Jon’s final point ws “the main point of the book is lost on some people because there is so much richness in the aphorisms – “Don’t be a sucker.” …. Educate yourself on the ways that Wall Street tricks you out of your money, and then determine the best way to sidestep those deceptions in ways that suit your personality, risk tolerance and time horizon.”
Here are a few quotes from Reminiscences of a Stock Operator that I think are invaluable:
“A man must believe in himself and his judgment if he expects to make a living at this game. That is why I don’t believe in tips. If I buy stocks on Smith’s tip, I must sell those same stocks on Smith’s tip.”
“The recognition of our own mistakes should not benefit us any more than the study of our successes. But there is a natural tendency in all men to avoid punishment. When you associate certain mistakes with a licking, you do not hanker for a second dose, and, of course, all stock-market mistakes wound you in two tender spots – your pocketbook and your vanity.”
“One of the most helpful things that anybody can learn is to give up trying to catch the last eighth or the first. These two are the most expensive eighths in the world. They have cost stock traders, in the aggregate, enough millions of dollars to build a concrete highway across the continent.”
P.S. Watercolor “Three Colors of Life” is by my father Naum Katsenelson (it hangs in our offices at IMA).

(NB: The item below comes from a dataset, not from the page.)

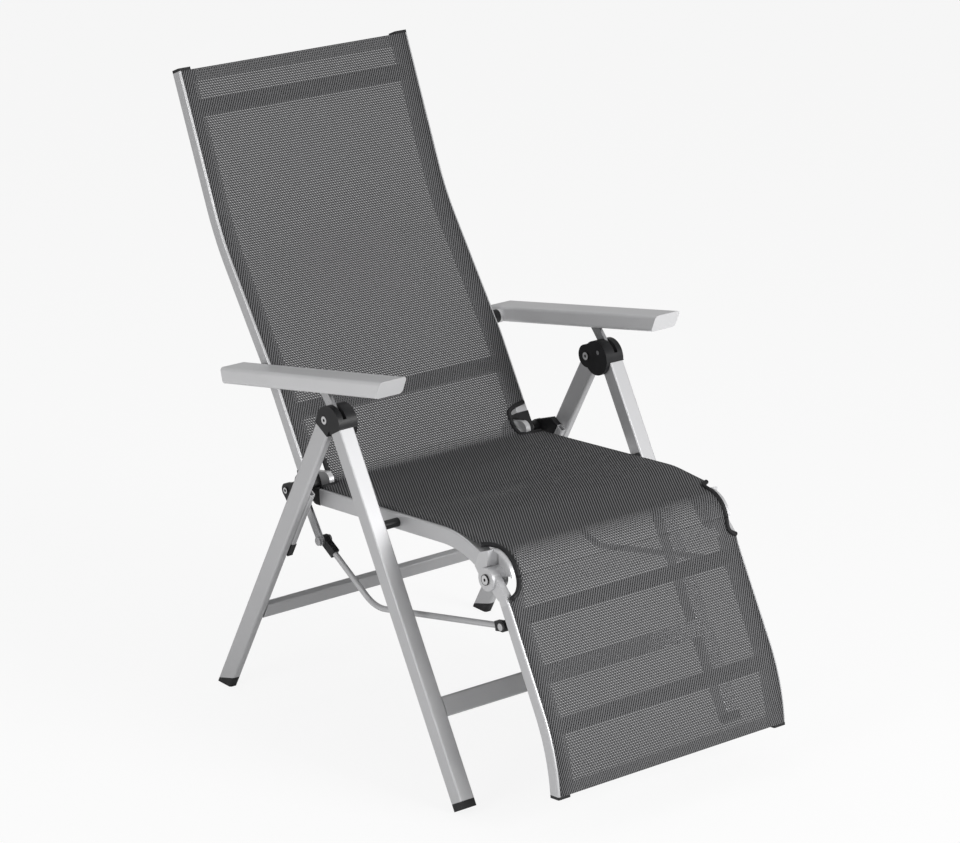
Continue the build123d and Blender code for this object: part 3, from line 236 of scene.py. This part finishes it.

P.P.S. Today I wanted to share with you the Warsaw Concerto, a piano concerto in one movement written by British composer Richard Addinsell for the 1941 film Dangerous Moonlight. When I heard it the first time, it felt like it had a Russian soul behind it. Today, when I looked it up on the most trustworthy source on earth – also known as Wikipedia – I discovered why: “The film-makers wanted something in the style of Sergei Rachmaninoff‘s Rhapsody on a Theme of Paganini or the Second and Third Piano Concertos, but were unable to persuade Rachmaninoff himself to write a new piece or to afford to obtain the rights for any of these existing pieces.”